** START OF Given data **

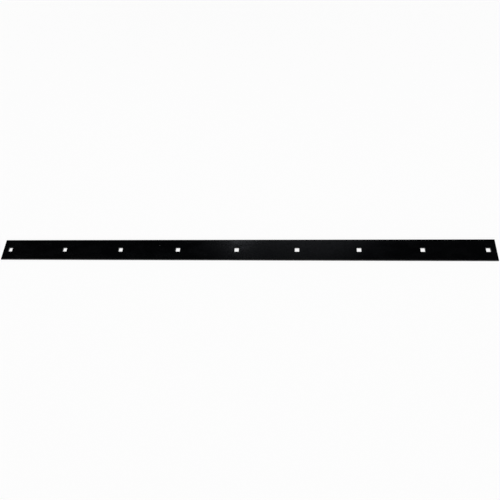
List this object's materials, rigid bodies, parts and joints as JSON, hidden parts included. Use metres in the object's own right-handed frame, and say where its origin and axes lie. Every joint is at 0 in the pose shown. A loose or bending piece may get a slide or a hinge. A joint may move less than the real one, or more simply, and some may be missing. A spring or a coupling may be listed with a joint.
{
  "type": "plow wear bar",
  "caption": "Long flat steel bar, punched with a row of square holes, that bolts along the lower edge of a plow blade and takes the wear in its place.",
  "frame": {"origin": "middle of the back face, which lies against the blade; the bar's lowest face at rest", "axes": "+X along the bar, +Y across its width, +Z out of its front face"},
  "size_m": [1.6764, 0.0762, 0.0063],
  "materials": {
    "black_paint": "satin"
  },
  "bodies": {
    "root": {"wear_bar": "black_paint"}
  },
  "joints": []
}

** END OF Given data **

#### [Given task]
Repeat the data verbatim.

#### [Exercise output]
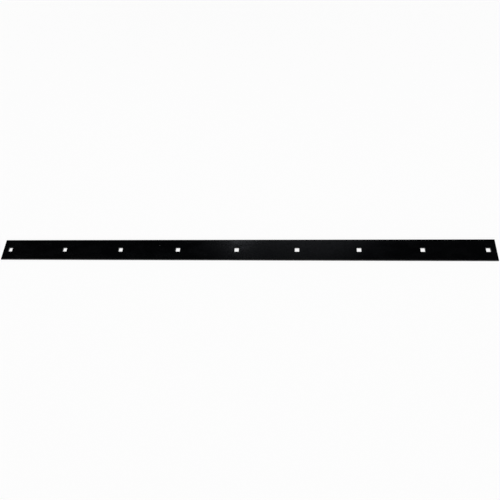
List this object's materials, rigid bodies, parts and joints as JSON, hidden parts included. Use metres in the object's own right-handed frame, and say where its origin and axes lie. Every joint is at 0 in the pose shown. A loose or bending piece may get a slide or a hinge. A joint may move less than the real one, or more simply, and some may be missing. A spring or a coupling may be listed with a joint.
{
  "type": "plow wear bar",
  "caption": "Long flat steel bar, punched with a row of square holes, that bolts along the lower edge of a plow blade and takes the wear in its place.",
  "frame": {"origin": "middle of the back face, which lies against the blade; the bar's lowest face at rest", "axes": "+X along the bar, +Y across its width, +Z out of its front face"},
  "size_m": [1.6764, 0.0762, 0.0063],
  "materials": {
    "black_paint": "satin"
  },
  "bodies": {
    "root": {"wear_bar": "black_paint"}
  },
  "joints": []
}